IMMUNITY - TEXAS

Brown & Gay Engineering, Inc. v. Olivares

Supreme Court of Texas - April 24, 2015 - S.W.3d - 2015 WL 1897646

Representative of driver who was killed when his vehicle was struck by a vehicle driven by an intoxicated driver traveling the wrong way on a tollway brought an action against various entities, including private engineering firm that was contracted by county toll road authority to design the tollway.

The District Court granted firm’s plea to the jurisdiction based on governmental immunity under the Texas Tort Claims Act. Representative appealed. The Houston Court of Appeals reversed and remanded. Firm petitioned for review.

As matters of apparent first impression, the Supreme Court of Texas held that:

Extension of sovereign immunity to private engineering firm that was contracted by county toll road authority to design a tollway would not further the doctrine’s rationale, in a case in which firm was sued by representative of driver who was killed when his vehicle was struck by a vehicle driven by an intoxicated driver traveling the wrong way on the tollway. Sovereign immunity was designed to guard against the unforeseen expenditures associated with the government’s defending lawsuits and paying judgments that could hamper government functions by diverting funds from their allocated purposes, and immunizing firm would in no way further that rationale.

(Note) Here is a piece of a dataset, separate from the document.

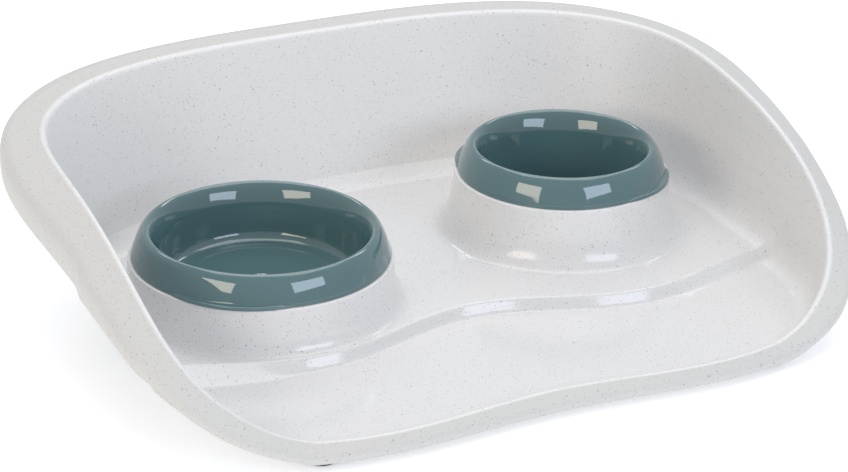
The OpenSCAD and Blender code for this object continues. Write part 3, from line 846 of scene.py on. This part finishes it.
class PETBOWL_OT_tray(bpy.types.Operator):
    """Builds the tray: basin, wall, flange and skirt, two pedestals and four foot holders"""
    bl_idname = "petbowl.tray"
    bl_label = "Build Tray"

    def execute(self, context):
        t = in_mm(context.scene.pet_bowl_tray)
        b = in_mm(context.scene.pet_bowl_bowls)
        g = in_mm(context.scene.pet_bowl_feet)
        t.bowl_pitch = b.bowl_pitch
        a = stations(t)
        rows = section(t, a)
        p, away = rim_xy(t, a), outward(t, a)
        ring = np.concatenate([p + rows[..., :1] * away, rows[..., 1:]], -1)
        deck = t.floor_z + t.step_h
        shell = surface("tray_shell", [
            (ring, False, True, satin_rows(len(rows))),
            (floor_rows(t, ring[0, :, :2], 0), False, False, 0),
            (floor_rows(t, ring[-1, :, :2], t.wall_t), False, False, 1)])
        holes, parts = [], []
        for x, y, r, seat, spread in bowl_places(b, t):
            hole_r = r + spread - t.wall_t / 4
            low, high = t.floor_z - HOLE_MARGIN, deck + HOLE_MARGIN
            drum = np.array([[0, low], [hole_r, low], [hole_r, high], [0, high]])
            holes.append(surface("pedestal_hole", [(revolve(drum, x, y), True, True, 0)]))
            outline = pedestal_outline(b, r, seat, spread, deck, t.wall_t)
            pedestal = revolve(outline, x, y)
            parts.append(surface("pedestal", [(pedestal, True, True, 0)], PEDESTAL_SHARP))
        cut(shell, holes)
        socket = g.foot_r + g.clearance
        outer = socket + g.ring_t
        for _, x, y, top in foot_places(g, t):
            middle = top - t.wall_t / 2
            outline = rounded([[socket, g.foot_proud], [outer, g.foot_proud], [outer, middle],
                               [0, middle], [0, g.foot_h], [socket, g.foot_h]], HOLDER_ROUNDS)
            holder = revolve(outline, x, y, FOOT_STEPS)
            parts.append(surface("foot_holder", [(holder, True, True, 1)]))
        finish(join([shell] + parts, "tray_moulding"), "stand", ["tray"],
               "speckled_abs_moulded")
        return {"FINISHED"}


class PETBOWL_OT_bowls(bpy.types.Operator):
    """Builds the large shallow bowl and the small deep bowl with their finger tabs"""
    bl_idname = "petbowl.bowls"
    bl_label = "Build Bowls"

    def execute(self, context):
        t = in_mm(context.scene.pet_bowl_tray)
        b = in_mm(context.scene.pet_bowl_bowls)
        turn = np.linspace(0, 2 * np.pi, 2 * ROUND_STEPS, endpoint=False)
        large, small = bowl_places(b, t)
        plans = ((large, b.large_depth, b.large_taper, LARGE_TAB, (GATE_MARK, LARGE_RING),
                  "wide_dish", "large_bowl"),
                 (small, b.small_depth, b.small_taper, SMALL_TAB, (GATE_MARK, SMALL_RING),
                  "deep_dish", "small_bowl"))
        for (x, y, r, seat, _), depth, taper, tab, marks, body, node in plans:
            outline = bowl_outline(b, r, depth, taper, turn, np.radians(tab), marks)
            outline[..., 1] += seat
            grid = revolve(outline, x, y, len(turn))
            dish = surface(node + "_dish", [(grid, True, True, 0)], BOWL_SHARP)
            finish(dish, body, [node], "gloss_abs_moulded")
        return {"FINISHED"}


class PETBOWL_OT_feet(bpy.types.Operator):
    """Builds the four rubber feet, each a pad with a low flange and two grip grooves underneath"""
    bl_idname = "petbowl.feet"
    bl_label = "Build Feet"

    def execute(self, context):
        t = in_mm(context.scene.pet_bowl_tray)
        g = in_mm(context.scene.pet_bowl_feet)
        r, h, flange = g.foot_r, g.foot_h, g.foot_r + PAD_FLANGE_OUT
        points, radii = [[0, 0]], [0]
        for start, end in PAD_GROOVES:
            points += [[start, 0], [start + GROOVE_RUN, GROOVE_H], [end - GROOVE_RUN, GROOVE_H],
                       [end, 0]]
            radii += 4 * [GROOVE_ROUND]
        points += [[flange, 0], [flange, PAD_FLANGE_H], [r, PAD_FLANGE_TOP], [r, h], [0, h]]
        outline = rounded(points, radii + list(PAD_ROUNDS))
        for node, x, y, _ in foot_places(g, t):
            pad = surface(node + "_pad", [(revolve(outline, x, y, FOOT_STEPS), True, True, 1)])
            finish(pad, "stand", [node], "nitrile_rubber_moulded")
        return {"FINISHED"}


def look_at(place, target):
    """Rotation that points a light from its place at a target."""
    return (Vector(target) - Vector(place)).to_track_quat("-Z", "Y").to_matrix().to_4x4()


class PETBOWL_OT_stage(bpy.types.Operator):
    """Sets the pale floor, the soft lights and the camera"""
    bl_idname = "petbowl.stage"
    bl_label = "Set Stage"

    def execute(self, context):
        scene = context.scene
        colours = scene.pet_bowl_colours
        mesh = bpy.data.meshes.new("floor")
        half = FLOOR_HALF
        mesh.from_pydata([(-half, -half, 0), (half, -half, 0), (half, half, 0), (-half, half, 0)],
                         [], [(0, 1, 2, 3)])
        floor = bpy.data.objects.new("floor", mesh)
        scene.collection.objects.link(floor)
        # Matt white backdrop paper with a faint glow, for the photo's even white ground
        _, shader, _ = new_finish("matt_paper_backdrop")
        shader.inputs["Base Color"].default_value = colours.floor
        shader.inputs["Roughness"].default_value = 0.9
        shader.inputs["Specular IOR Level"].default_value = 0.1
        shader.inputs["Emission Color"].default_value = colours.floor
        shader.inputs["Emission Strength"].default_value = FLOOR_GLOW
        mesh.materials.append(bpy.data.materials["matt_paper_backdrop"])
        world = bpy.data.worlds.new("studio")
        world.use_nodes = True
        background = world.node_tree.nodes["Background"]
        background.inputs["Color"].default_value = linear(WORLD_COLOUR)
        background.inputs["Strength"].default_value = WORLD_STRENGTH
        scene.world = world
        for name, azimuth, rise, far, wide, high, power, hexa in LAMPS:
            lamp = bpy.data.lights.new(name, "AREA")
            lamp.shape, lamp.size, lamp.size_y = "RECTANGLE", wide, high
            lamp.energy, lamp.color = power, linear(hexa)[:3]
            a, e = np.radians(azimuth + CAMERA_AZIMUTH), np.radians(rise)
            spot = (far * np.sin(a) * np.cos(e), -far * np.cos(a) * np.cos(e), far * np.sin(e))
            light = bpy.data.objects.new(name, lamp)
            light.matrix_world = Matrix.Translation(spot) @ look_at(spot, LAMP_TARGET)
            scene.collection.objects.link(light)
        camera = bpy.data.cameras.new("camera")
        camera.lens = CAMERA_FOCAL * camera.sensor_width
        camera.clip_end = 50
        sight = Vector(CAMERA_SIGHT).normalized()
        right = sight.cross(Vector((0, 0, 1))).normalized()
        up = right.cross(sight)
        c, s = np.cos(np.radians(CAMERA_ROLL)), np.sin(np.radians(CAMERA_ROLL))
        turned = Matrix((right * c + up * s, up * c - right * s, -sight)).transposed().to_4x4()
        view = bpy.data.objects.new("camera", camera)
        place = (Vector(CAMERA_PLACE) - Vector((0, CENTRE_Y, 0))) * MM
        view.matrix_world = Matrix.Translation(place) @ turned
        scene.collection.objects.link(view)
        scene.camera = view
        scene.view_settings.view_transform = "Standard"
        return {"FINISHED"}


class PETBOWL_PT_panel(bpy.types.Panel):
    """Sizes, colours and steps of the pet bowl"""
    bl_idname = "PETBOWL_PT_panel"
    bl_label = "Pet Bowl"
    bl_space_type = "VIEW_3D"
    bl_region_type = "UI"
    bl_category = "Pet Bowl"

    def draw(self, context):
        for operator in OPERATORS:
            self.layout.operator(operator.bl_idname)
        for name in GROUPS:
            group = getattr(context.scene, name)
            box = self.layout.box()
            for key in group.__annotations__:
                box.prop(group, key)


GROUPS = {"pet_bowl_tray": PetBowlTraySizes, "pet_bowl_bowls": PetBowlBowlSizes,
          "pet_bowl_feet": PetBowlFootSizes, "pet_bowl_colours": PetBowlColours}
OPERATORS = (PETBOWL_OT_finishes, PETBOWL_OT_tray, PETBOWL_OT_bowls, PETBOWL_OT_feet,
             PETBOWL_OT_stage)


def register():
    """Adds the sizes, colours, operators and panel to Blender."""
    for group in GROUPS.values():
        bpy.utils.register_class(group)
    for name, group in GROUPS.items():
        setattr(bpy.types.Scene, name, PointerProperty(type=group))
    for item in OPERATORS + (PETBOWL_PT_panel,):
        bpy.utils.register_class(item)


def unregister():
    """Takes them out again."""
    for item in OPERATORS + (PETBOWL_PT_panel,):
        bpy.utils.unregister_class(item)
    for name, group in GROUPS.items():
        delattr(bpy.types.Scene, name)
        bpy.utils.unregister_class(group)


def main():
    """Builds the whole scene."""
    register()
    bpy.ops.petbowl.finishes()
    bpy.ops.petbowl.tray()
    bpy.ops.petbowl.bowls()
    bpy.ops.petbowl.feet()
    bpy.ops.petbowl.stage()


if __name__ == "__main__":
    main()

Private engineering firm that was contracted by county toll road authority to design a tollway was not entitled to share in authority’s sovereign immunity on the ground that authority was statutorily authorized to engage firm’s services and would have been immune had it performed those services itself, in a case which firm was sued by representative of driver who was killed when his vehicle was struck by a vehicle driven by an intoxicated driver traveling the wrong way on the tollway. The lawsuit did not threaten allocated government funds and did not seek to hold firm responsible merely for following authority’s directions, and firm was responsible for its own alleged negligence as a cost of doing business and could insure against that risk.